First we are enslaved by our natures, but we don't know it, so we think that we're free. Then we learn more about our natures, and realize that we are enslaved. Then we figure out how to use this knowledge to overcome our limitations. Then we are truly free, and we truly know it. In the end, free will rules all of the rules, with only one exception — we will never be anything more, nor anything less, than human. Within that constraint, and with an understanding of human nature, we are free to achieve whatever humans can achieve. Not much of a constraint, actually.
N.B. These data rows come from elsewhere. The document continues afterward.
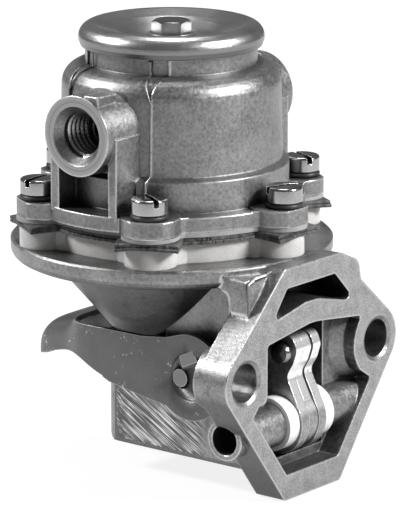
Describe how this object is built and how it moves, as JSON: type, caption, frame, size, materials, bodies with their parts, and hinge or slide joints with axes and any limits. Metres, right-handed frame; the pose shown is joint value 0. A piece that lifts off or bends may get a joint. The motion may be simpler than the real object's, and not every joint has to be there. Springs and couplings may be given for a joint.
{
  "type": "mechanical fuel pump",
  "caption": "Cast diaphragm fuel pump with a bolt-on flange, engine-driven rocker lever, hand primer, clamped diaphragm housing, side ports and a bolted steel cover.",
  "frame": {"origin": "midway between the two flange bolt holes, on the mounting face", "axes": "+Z along the pump axis towards the cover, -Y into the engine, +X to the outlet port"},
  "size_m": [0.0754, 0.08, 0.1057],
  "materials": {
    "cast_body": "as cast, fine grain",
    "pressed_steel": "satin",
    "bright_steel": "bright zinc plated",
    "black_steel": "black oxide",
    "black_rubber": "matte",
    "brass_gauze": "fine gauze",
    "milky_spacer": "translucent",
    "grey_gasket": "fibre gasket",
    "coated_fabric": "rubber coated fabric",
    "dark_steel": "ground",
    "spring_steel": "satin wire",
    "valve_brass": "satin",
    "white_nylon": "smooth",
    "rocker_steel": "ground faces",
    "zinc_sheet": "satin zinc plated sheet"
  },
  "bodies": {
    "housing": {"lower_body": "cast_body", "upper_body": "cast_body", "top_cover": "pressed_steel", "cover_gasket": "black_rubber", "cover_washer": "pressed_steel", "cover_bolt": "bright_steel", "filter_screen": "brass_gauze", "clamp_screws": "bright_steel", "lock_rings": "black_steel", "spacer_ring": "milky_spacer", "diaphragm_gasket": "grey_gasket", "diaphragm_upper_layer": "coated_fabric", "diaphragm_lower_layer": "coated_fabric", "diaphragm_spring": "spring_steel", "rod_seal": "black_rubber", "seal_cup": "pressed_steel", "inlet_valve_cage": "valve_brass", "inlet_valve_spring": "spring_steel", "outlet_valve_cage": "valve_brass", "outlet_valve_spring": "spring_steel", "lever_pin": "dark_steel", "pin_washers": "white_nylon", "rocker_return_spring": "spring_steel", "shaft_seals": "black_rubber"},
    "rocker": {"rocker_plate_near": "rocker_steel", "rocker_plate_far": "rocker_steel", "rocker_pad_block": "rocker_steel", "pad_rivet": "bright_steel", "drive_pin": "bright_steel"},
    "link": {"pull_link": "rocker_steel"},
    "diaphragm": {"pull_rod": "dark_steel", "diaphragm_lower_plate": "pressed_steel", "diaphragm_upper_plate": "pressed_steel", "diaphragm_nut": "bright_steel"},
    "primer": {"primer_lever": "zinc_sheet", "primer_shaft": "bright_steel"},
    "inlet_disc": {"inlet_valve_disc": "black_rubber"},
    "outlet_disc": {"outlet_valve_disc": "black_rubber"}
  },
  "joints": [
    {"name": "rocker_pivot", "type": "hinge", "parent": "housing", "child": "rocker", "pos_m": [0, 0.0064, -0.0145], "axis": [-1, 0, 0], "range_deg": [0, 7.5], "stiffness_Nm_per_rad": 0.6, "springref_deg": -8.59, "deforming": ["rocker_return_spring"]},
    {"name": "link_pivot", "type": "hinge", "parent": "housing", "child": "link", "pos_m": [0, 0.0064, -0.0145], "axis": [-1, 0, 0], "range_deg": [0, 7.5]},
    {"name": "diaphragm_slide", "type": "slide", "parent": "housing", "child": "diaphragm", "axis": [0, 0, -1], "range_m": [0, 0.0047], "deforming": ["diaphragm_spring", "diaphragm_upper_layer", "diaphragm_lower_layer"]},
    {"name": "primer_pivot", "type": "hinge", "parent": "housing", "child": "primer", "pos_m": [0, 0.0216, -0.0038], "axis": [-1, 0, 0], "range_deg": [0, 25], "stiffness_Nm_per_rad": 0.15, "springref_deg": -28.65},
    {"name": "inlet_valve_lift", "type": "slide", "parent": "housing", "child": "inlet_disc", "axis": [0, 0, -1], "range_m": [0, 0.001], "stiffness_N_per_m": 40, "springref_m": -0.003, "deforming": ["inlet_valve_spring"]},
    {"name": "outlet_valve_lift", "type": "slide", "parent": "housing", "child": "outlet_disc", "axis": [0, 0, 1], "range_m": [0, 0.001], "stiffness_N_per_m": 40, "springref_m": -0.003, "deforming": ["outlet_valve_spring"]}
  ],
  "couplings": [
    {"joint": "link_pivot", "follows": "rocker_pivot", "ratio": 1},
    {"joint": "diaphragm_slide", "follows": "rocker_pivot", "m_per_rad": 0.0351}
  ]
}
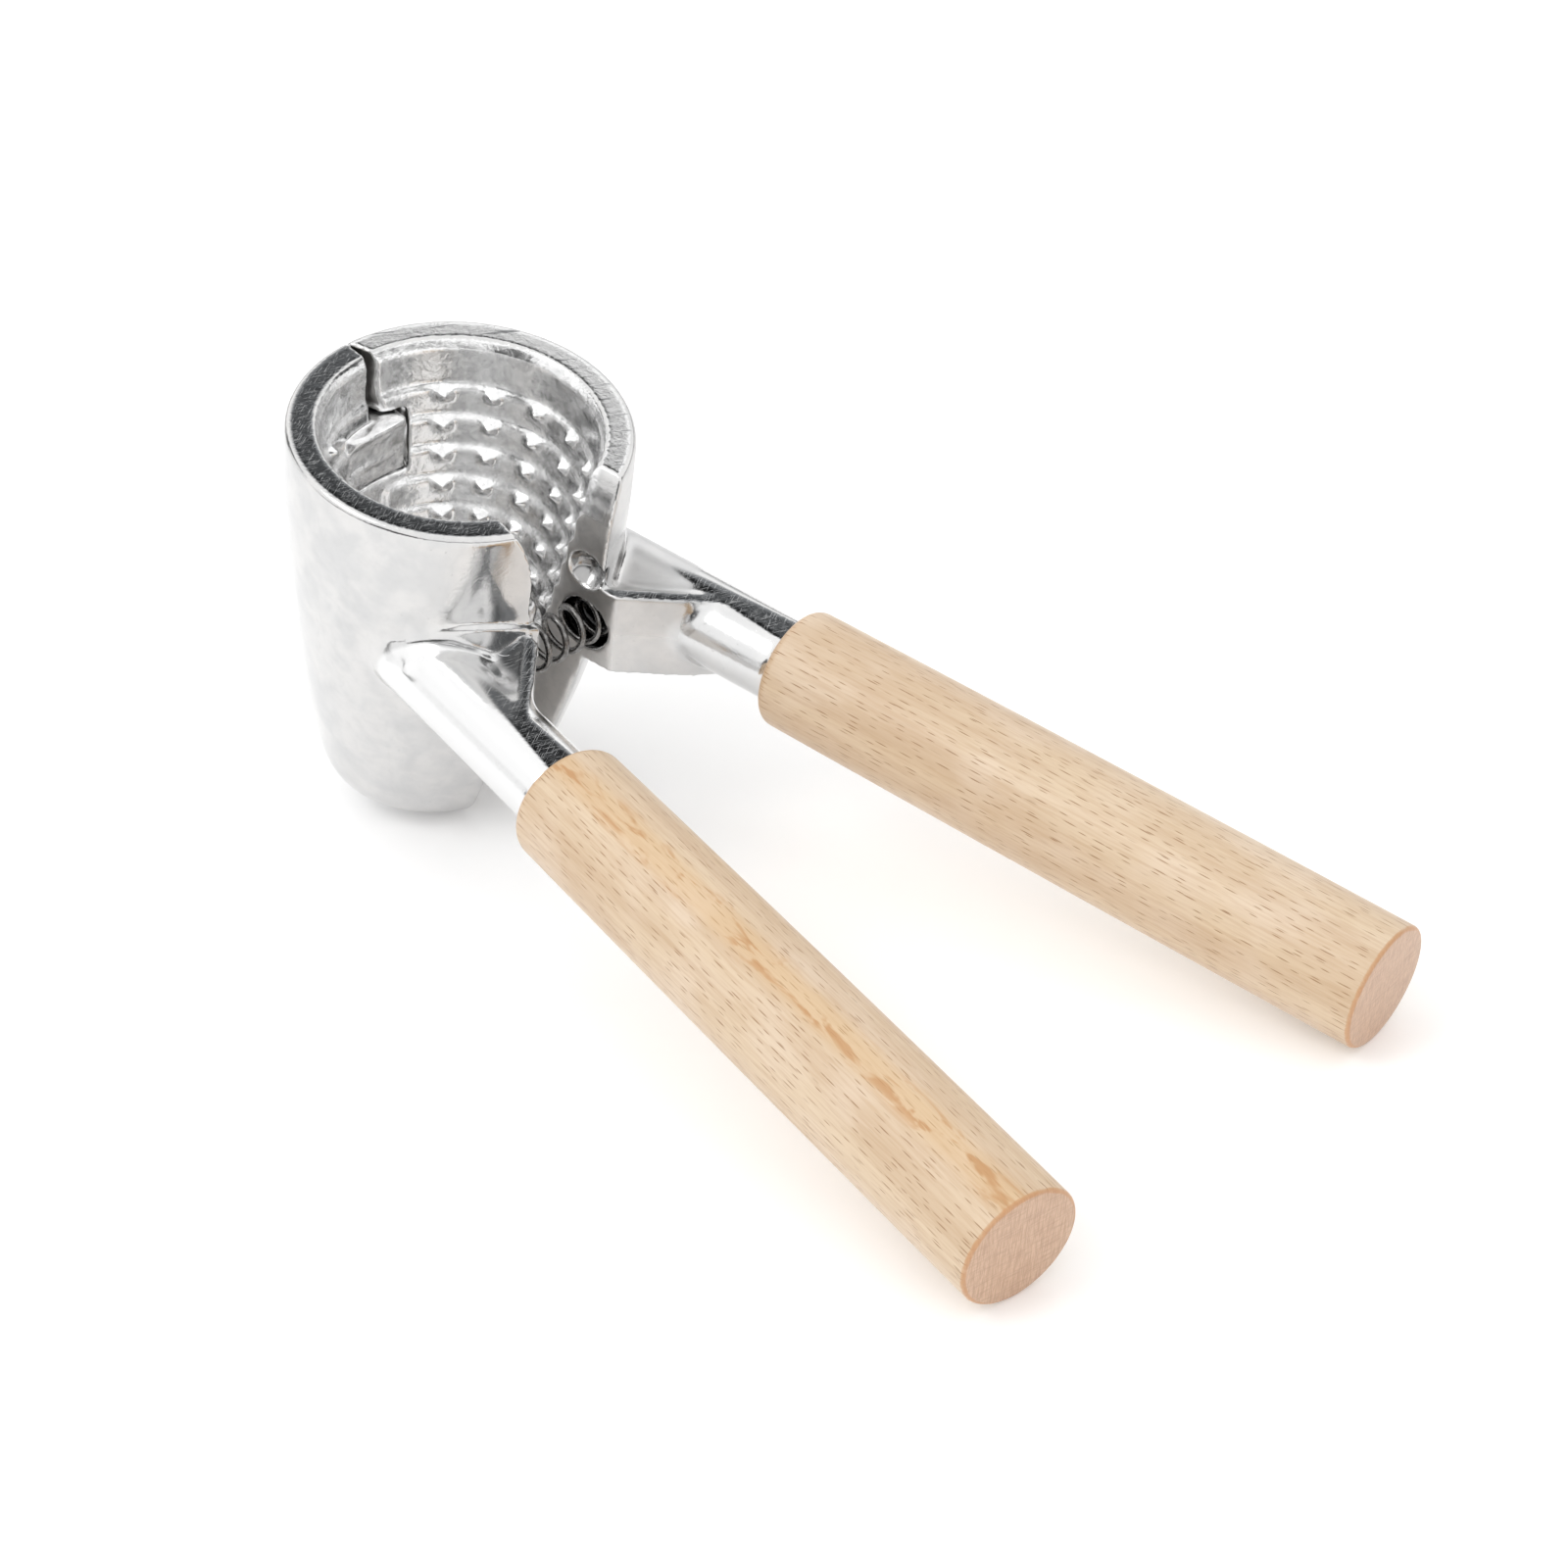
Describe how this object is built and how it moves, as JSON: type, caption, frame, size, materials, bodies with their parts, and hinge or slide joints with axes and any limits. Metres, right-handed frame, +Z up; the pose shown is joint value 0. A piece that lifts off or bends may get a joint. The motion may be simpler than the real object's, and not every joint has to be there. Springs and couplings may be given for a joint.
{
  "type": "nutcracker",
  "caption": "Hinged cone nutcracker: two toothed half-cup jaws on a pin, held open by a coil spring, with two turned wooden handles.",
  "frame": {"origin": "on the ground, under the middle of the whole tool at rest on its cup and both handle ends", "axes": "+X from the cup towards the handle ends, +Y towards the left jaw, +Z up; the cup's mouth looks up and leans towards the handles"},
  "size_m": [0.1804, 0.0954, 0.0741],
  "materials": {
    "casting": "polished casting, ground on the flats",
    "pin_steel": "turned",
    "spring_steel": "dark drawn wire",
    "handle_wood": "satin beech"
  },
  "bodies": {
    "left_half": {"left_jaw": "casting", "left_handle": "handle_wood", "spring": "spring_steel"},
    "right_half": {"right_jaw": "casting", "right_handle": "handle_wood", "hinge_pin": "pin_steel"}
  },
  "joints": [
    {"name": "hinge", "type": "hinge", "parent": "left_half", "child": "right_half", "pos_m": [-0.0835, 0, 0.04874], "axis": [0.2345, 0, 0.9721], "range_deg": [0, 18], "stiffness_Nm_per_rad": 2, "deforming": ["spring"]}
  ]
}
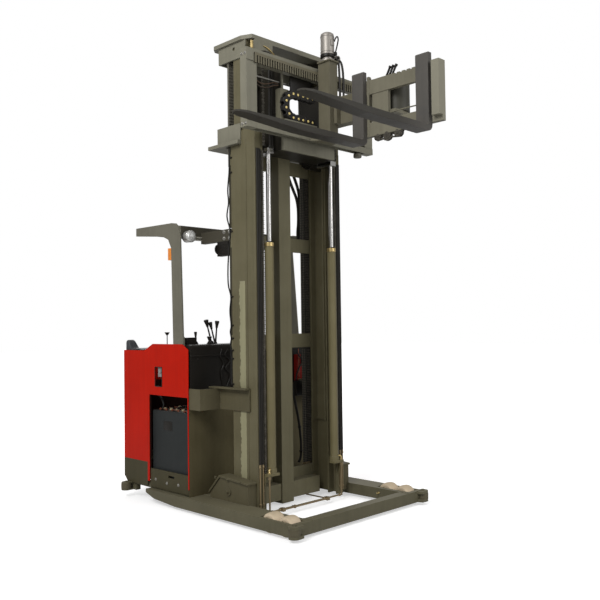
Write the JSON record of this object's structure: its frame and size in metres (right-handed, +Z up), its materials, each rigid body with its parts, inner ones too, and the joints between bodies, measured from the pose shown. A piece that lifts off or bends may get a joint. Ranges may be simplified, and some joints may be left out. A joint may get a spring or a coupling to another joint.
{
  "type": "three-way turret stacker truck",
  "caption": "Battery stacker truck with a part-raised two-stage mast and a swivelling side-shifting fork head for narrow aisles.",
  "frame": {"origin": "on the floor, on the truck's centreline, under the front plane of the fixed mast", "axes": "+Z up, -Y the truck's front, +X the truck's left"},
  "size_m": [2.037, 2.917, 3.877],
  "materials": {
    "olive_paint": "satin, worn at the edges",
    "red_paint": "gloss",
    "black_plastic": "fine grain",
    "battery_case": "satin",
    "grey_pad": "soft grain",
    "mat_rubber": "ribbed",
    "lamp_silver": "satin",
    "amber_lens": "clear lens",
    "brass_fitting": "dull",
    "hose_rubber": "smooth",
    "oiled_chain": "oiled",
    "tread": "cast polyurethane, scuffed",
    "black_tyre": "smooth solid tread",
    "bright_steel": "polished",
    "fork_steel": "worn satin"
  },
  "bodies": {
    "truck": {"base_frame": "olive_paint", "body_panels": "red_paint", "skirt": "olive_paint", "front_wall": "olive_paint", "console": "black_plastic", "levers": "black_plastic", "cover": "black_plastic", "battery": "battery_case", "battery_retainer": "olive_paint", "back_pad": "grey_pad", "foot_mat": "mat_rubber", "overhead_guard": "olive_paint", "work_lamps": "lamp_silver", "marker_lamp": "amber_lens", "fixed_rails": "olive_paint", "fixed_crosshead": "olive_paint", "centre_column": "olive_paint", "mast_stays": "olive_paint", "lift_tubes": "olive_paint", "glands": "brass_fitting", "pipes": "brass_fitting", "mast_cable": "hose_rubber", "front_chains": "oiled_chain"},
    "load_fr": {"load_wheel_fr": "tread"},
    "load_rr": {"load_wheel_rr": "tread"},
    "load_fl": {"load_wheel_fl": "tread"},
    "load_rl": {"load_wheel_rl": "tread"},
    "guide_fr": {"guide_roller_fr": "tread"},
    "guide_fl": {"guide_roller_fl": "tread"},
    "guide_rr": {"guide_roller_rr": "tread"},
    "guide_rl": {"guide_roller_rl": "tread"},
    "drive": {"drive_unit": "olive_paint"},
    "drive_roll": {"drive_wheel": "black_tyre"},
    "castor": {"castor_fork": "olive_paint"},
    "castor_roll": {"castor_wheel": "tread"},
    "inner_mast": {"sliding_rails": "olive_paint", "sliding_crosshead": "olive_paint", "lift_chains": "hose_rubber", "lift_rods": "bright_steel"},
    "carriage": {"traverse_frame": "olive_paint", "rack": "olive_paint", "drag_chain": "black_plastic"},
    "turret": {"turret_arm": "olive_paint", "traverse_motor": "lamp_silver"},
    "fork_head": {"fork_carriage": "olive_paint", "forks": "fork_steel"}
  },
  "joints": [
    {"name": "load_wheel_fr_spin", "type": "hinge", "parent": "truck", "child": "load_fr", "pos_m": [-0.67, -0.525, 0.075], "axis": [1, 0, 0], "continuous": true},
    {"name": "load_wheel_rr_spin", "type": "hinge", "parent": "truck", "child": "load_rr", "pos_m": [-0.67, -0.36, 0.075], "axis": [1, 0, 0], "continuous": true},
    {"name": "load_wheel_fl_spin", "type": "hinge", "parent": "truck", "child": "load_fl", "pos_m": [0.67, -0.525, 0.075], "axis": [1, 0, 0], "continuous": true},
    {"name": "load_wheel_rl_spin", "type": "hinge", "parent": "truck", "child": "load_rl", "pos_m": [0.67, -0.36, 0.075], "axis": [1, 0, 0], "continuous": true},
    {"name": "guide_roller_fr_spin", "type": "hinge", "parent": "truck", "child": "guide_fr", "pos_m": [-0.75, -0.651, 0.07], "axis": [0, 0, 1], "continuous": true},
    {"name": "guide_roller_fl_spin", "type": "hinge", "parent": "truck", "child": "guide_fl", "pos_m": [0.75, -0.651, 0.07], "axis": [0, 0, 1], "continuous": true},
    {"name": "guide_roller_rr_spin", "type": "hinge", "parent": "truck", "child": "guide_rr", "pos_m": [-0.75, 1.459, 0.095], "axis": [0, 0, 1], "continuous": true},
    {"name": "guide_roller_rl_spin", "type": "hinge", "parent": "truck", "child": "guide_rl", "pos_m": [0.75, 1.459, 0.095], "axis": [0, 0, 1], "continuous": true},
    {"name": "drive_steer", "type": "hinge", "parent": "truck", "child": "drive", "pos_m": [-0.33, 1.32, 0.165], "axis": [0, 0, 1], "range_deg": [-90, 90]},
    {"name": "drive_wheel_spin", "type": "hinge", "parent": "drive", "child": "drive_roll", "pos_m": [-0.33, 1.32, 0.165], "axis": [1, 0, 0], "continuous": true},
    {"name": "castor_swivel", "type": "hinge", "parent": "truck", "child": "castor", "pos_m": [0.48, 1.354, 0.08], "axis": [0, 0, 1], "continuous": true},
    {"name": "castor_wheel_spin", "type": "hinge", "parent": "castor", "child": "castor_roll", "pos_m": [0.48, 1.394, 0.08], "axis": [1, 0, 0], "continuous": true},
    {"name": "mast_lift", "type": "slide", "parent": "truck", "child": "inner_mast", "axis": [0, 0, 1], "range_m": [-0.5, 0.78]},
    {"name": "carriage_lift", "type": "slide", "parent": "inner_mast", "child": "carriage", "axis": [0, 0, 1], "range_m": [-2.16, 0.05]},
    {"name": "turret_traverse", "type": "slide", "parent": "carriage", "child": "turret", "axis": [1, 0, 0], "range_m": [-0.72, 0.56]},
    {"name": "fork_rotate", "type": "hinge", "parent": "turret", "child": "fork_head", "pos_m": [0.215, -0.87, 3.2], "axis": [0, 0, 1], "range_deg": [0, 180]}
  ]
}
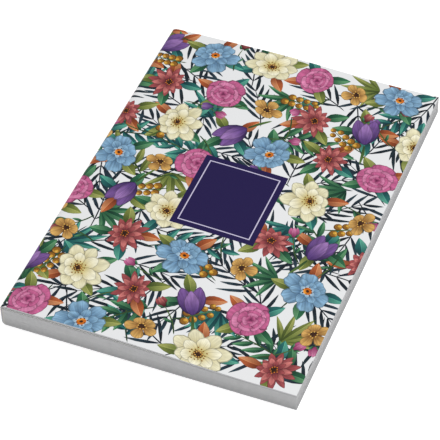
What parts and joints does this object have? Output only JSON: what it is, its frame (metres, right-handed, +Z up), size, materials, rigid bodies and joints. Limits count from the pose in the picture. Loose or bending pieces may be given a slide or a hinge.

In finishing up this paper, I thought back to the morning at the restaurant. Then I knew that I had to close the loop, and show the paper to the waiter who initiated the project in the first place. Well, he isn't a waiter anymore. They told me that he got a better job, teaching philosophy. Go figure. Anyway, I caught up with him at his office at UMBC. He still remembered me, partly because he starts out every freshman course with an object lesson on people who carelessly let life go by without paying attention to what is going on around them. Like the guy who held his newspaper over the coffee cup while the waiter poured the coffee. He laughed and I smiled when he told me that. Then I told him that the incident had sparked an interest that led me to write a paper, and that here was a copy for him.
He read it, thought for a while, and then said without looking up, "So this is why I was predestined to spill the coffee."
I rolled my eyes, and then sternly announced, "You were not predestined to spill any coffee. I made a bad decision when I thought you weren't ready to begin pouring, and you made a bad decision when you started pouring without looking. You wouldn't have gotten a tip from me had you not turned out to be a reasonable fellow. Now stop talking like that. It is your decisions that determine the future. Make decisions deliberately, using science, and you'll get more of what you want."
He looked up at me briefly, and then back at the paper for a while. Finally, he smirked and said softly, "Nice advice."
Then we both laughed as he started counting out 75 cents, all in nickels and dimes.